If you can’t come by in person, there’s lots available online…

Gridley – Images of America
By RuthAnn King and Lisa Van De Hey with the Gridley Museum
Traveling from Galena, Illinois, George Washington Gridley was 32 years old when he first gazed upon a broad verdant valley in California in 1850. He looked northward from the top of the buttes and knew at once that he had found his future home. Gridley settled four miles north of the buttes and began to establish the agricultural empire that was to become his monument. In partnership with the California & Oregon Railroad, Gridley requested the railroad consider building a station at the tracks for farmers and ranchers to ship their livestock and produce. The town of Gridley was established with the building of the train station, along with an added park area donated by the railroad.
Oroville – Images of America
by James Lenhoff
Oroville, California, has always been a land of innovation and resource. While the Feather River was dredged for millions in gold in the late-19th century, the climate of Oroville was discovered to be well suited to growing oranges and olives, as well for a viable logging industry.
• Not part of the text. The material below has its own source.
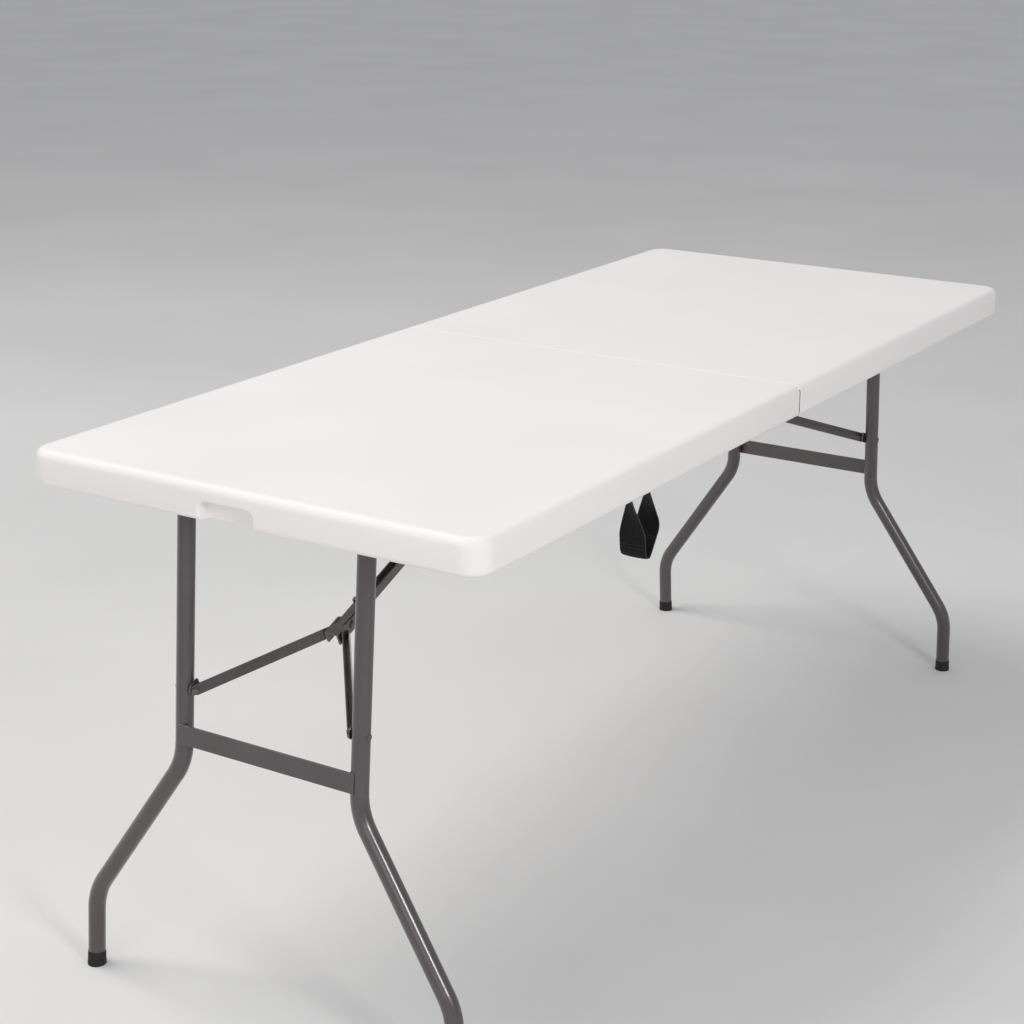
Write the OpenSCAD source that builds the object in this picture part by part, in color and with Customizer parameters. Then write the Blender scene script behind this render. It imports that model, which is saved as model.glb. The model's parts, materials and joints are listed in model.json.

One of America’s first electric railroads passed through the town, and in 1937, the Feather River Highway stretched all the way to Reno. In 1968, the largest dam in the nation was constructed, and that feat of engineering provided electricity to a large number of California residents. Captured here in over 200 vintage images, James Lenhoff shows readers a California town that boomed with the Gold Rush and today remains a thriving community. Showcasing photographs from personal and community collections, the images in this book portray the residents that made Oroville what it is today, from the famous miners to the local farmers. Here are stunning vintage and rarely seen photographs of Oroville, including the foothills, the Feather River Canyon, and the building of its famous dam.


The Building of the Oroville Dam – Images of America
By Larry R. Matthews
In the early 1960s, thousands of construction workers and their families came to Oroville, in Northern California, to help build the largest earth-fill dam in the world. Located nine miles northeast of town, the Oroville Dam would be the cornerstone of the California State Water Project, which would provide flood control, electric power, recreation, and water to California residents. The project was so massive that it would reinvent the look of much of the area; require the building of roads, bridges, and railroads; inundate much of the areas history under hundreds of feet of water; and greatly effect the lives of the residents of Oroville. The successful completion of the project came at a price; 34 construction workers died.